- Born: Roy Kenneth Turk September 20, 1892 New York City, New York, United States
- Died: November 30, 1934 (aged 42) Hollywood, California, United States
- Occupations: Songwriter and lyricist
- Years active: 1920s–1930s
- Style: Traditional pop, cast recordings, show tunes, vaudeville, vocal music

= Roy Turk =

American songwriter and lyricist

Roy Kenneth Turk (September 20, 1892 - November 30, 1934) was an American songwriter and lyricist, who frequently collaborated with composer Fred E. Ahlert, with whom he wrote their popular 1929 song "Mean to Me", which became a jazz standard. In 1926 he collaborated with Lou Handman on his best known song, the 1927 hit Are You Lonesome Tonight?, which Elvis Presley later revived. He worked with many other composers, including for film lyrics.
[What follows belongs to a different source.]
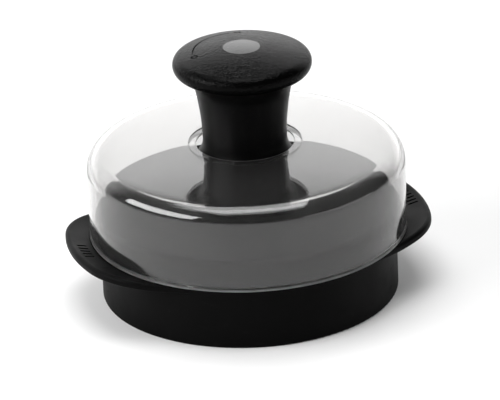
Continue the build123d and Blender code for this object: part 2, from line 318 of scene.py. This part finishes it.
mould_plastic = plastic("mould_plastic", mould_black, (0.42, 0.55), specular=0.05, **satin_grain)
handle_plastic = plastic("handle_plastic", handle_black, (0.3, 0.4), specular=0.09, **satin_grain)
plunger_plastic = plastic("plunger_plastic", plunger_black, (0.34, 0.46), specular=0.02, **shell_grain)
knob_plastic = plastic("knob_plastic", mould_black, (0.2, 0.27), specular=0.045, **knob_grain)
inlay_plastic = plastic("inlay_plastic", inlay_black, (0.22, 0.3), specular=0.55, **inlay_grain)

# %% Give the black pieces their finishes
for node, material in {
    "base_mould": mould_plastic,
    "handle_stem": handle_plastic,
    "lock_sleeve": handle_plastic,
    "flange_plate": plunger_plastic,
    "press_cup": plunger_plastic,
    "knob_cap": knob_plastic,
    "knob_inlay": inlay_plastic,
}.items():
    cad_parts[node].material_slots[0].material = material
    print(node, "gets", material.name)

# %% [markdown]
# The cover is moulded from clear plastic. A real sheet of it takes a little grey from the light,
# and its rim and the lip of its hole come out of the mould slightly matt, so they glow as pale
# lines. The matt places are found from the height and from the distance to the axis, which needs
# no painted map. A trace of haze lets the dark pieces inside look grey, not quite black.

# %% Clear plastic
cover_low, cover_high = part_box("clear_cover")
cover_hole = 19.8
rim_matt_range = (0.0008, 0.0016)
lip_matt_range = (0.00005, 0.00035)
edge_roughness = 0.35
most_haze = 0.03
flow_scale = 25

clear = bpy.data.materials.new("clear_plastic_finish")
clear.use_nodes = True
clear_tree = clear.node_tree
clear_shader = clear_tree.nodes["Principled BSDF"]
clear_shader.inputs["Base Color"].default_value = (0.70, 0.695, 0.69, 1)
clear_shader.inputs["Transmission Weight"].default_value = 0.985
clear_shader.inputs["IOR"].default_value = 1.49
clear_place = clear_tree.nodes.new("ShaderNodeTexCoord").outputs["Object"]
print("clear plastic, refraction", round(clear_shader.inputs["IOR"].default_value, 2))

# %% Matt edges and haze
clear_axes = clear_tree.nodes.new("ShaderNodeSeparateXYZ")
clear_tree.links.new(clear_place, clear_axes.inputs["Vector"])
rim_ends = [cover_low.z + height for height in rim_matt_range]
rim_matt = spread(clear_tree, clear_axes.outputs["Z"], rim_ends, (edge_roughness, 0), smooth=True)
flat_place = along(clear_tree, clear_place, "MULTIPLY", (1, 1, 0), "Vector")
from_axis = clear_tree.nodes.new("ShaderNodeVectorMath")
from_axis.operation = "LENGTH"
clear_tree.links.new(flat_place, from_axis.inputs[0])
lip_ends = [cover_hole / 1000 + distance for distance in lip_matt_range]
lip_matt = spread(clear_tree, from_axis.outputs["Value"], lip_ends, (edge_roughness, 0))
haze = spread(clear_tree, noise(clear_tree, clear_place, flow_scale, 5), (0, 1), (0, most_haze))
matt_edges = combine(clear_tree, "MAXIMUM", rim_matt, lip_matt)
clear_gloss = combine(clear_tree, "MAXIMUM", matt_edges, haze)
clear_tree.links.new(clear_gloss, clear_shader.inputs["Roughness"])
print("clear plastic with", len(clear_tree.nodes), "nodes")

# %% [markdown]
# Two pieces are made in more detail here than in the CAD model: the cover and the screws. Both
# come from Geometry Nodes trees, which can be changed by their named inputs. These functions name
# a tree's inputs, join its nodes, and turn its result into a plain mesh with its faces outward.

# %% Functions for Geometry Nodes
def name_inputs(tree, wanted):
    """The identifier of each named input, which is what a modifier is set by."""
    tree.is_modifier = True
    identifiers = {}
    for name, kind in wanted.items():
        socket = tree.interface.new_socket(name=name, in_out="INPUT", socket_type=kind)
        identifiers[name] = socket.identifier
    tree.interface.new_socket(name="Result", in_out="OUTPUT", socket_type="NodeSocketGeometry")
    return identifiers


def join(tree, pairs):
    """Links from each output to its input."""
    for source, target in pairs:
        tree.links.new(source, target)
    print(tree.name, "with", len(tree.nodes), "nodes and", len(tree.links), "links")


def plain_mesh(blank, tree, identifiers, values):
    """The mesh that a tree makes of an object, which is then removed."""
    scene.collection.objects.link(blank)
    modifier = blank.modifiers.new(tree.name, "NODES")
    modifier.node_group = tree
    for name, value in values.items():
        modifier[identifiers[name]] = value
    depsgraph = bpy.context.evaluated_depsgraph_get()
    mesh = bpy.data.meshes.new_from_object(blank.evaluated_get(depsgraph), depsgraph=depsgraph)
    bpy.data.objects.remove(blank)
    return mesh


def face_outward(mesh, weld_gap=0):
    """Faces that look out, with points nearer than the gap made one."""
    shape = bmesh.new()
    shape.from_mesh(mesh)
    if weld_gap:
        bmesh.ops.remove_doubles(shape, verts=shape.verts, dist=weld_gap)
    bmesh.ops.recalc_face_normals(shape, faces=shape.faces)
    open_edges = sum(edge.is_boundary for edge in shape.edges)
    print(mesh.name, "with", len(shape.faces), "faces and", open_edges, "open edges")
    shape.to_mesh(mesh)
    shape.free()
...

Turk was elected posthumously to the Songwriters Hall of Fame in 1970.

==Overview==
Among his compositions (with music by Fred Ahlert unless otherwise noted):
- 1923 – "My Sweetie Went Away" (music by Lou Handman)
- 1927 – "Are You Lonesome Tonight?" (music by Lou Handman), popularized in 1960 by Elvis Presley
- 1928 – "I'll Get By (As Long as I Have You)"
- 1928 – "Mean to Me"
- 1931 – "I Don't Know Why (I Just Do)"
- 1931 – "Walkin' My Baby Back Home"
- 1931 – "Where the Blue of the Night (Meets the Gold of the Day)" for Bing Crosby
- 1932 – "Love, You Funny Thing!"

He also worked with composers such as Harry Akst, George W. Meyer, Charles Tobias, Arthur Johnston, Maceo Pinkard, and J. Russell Robinson.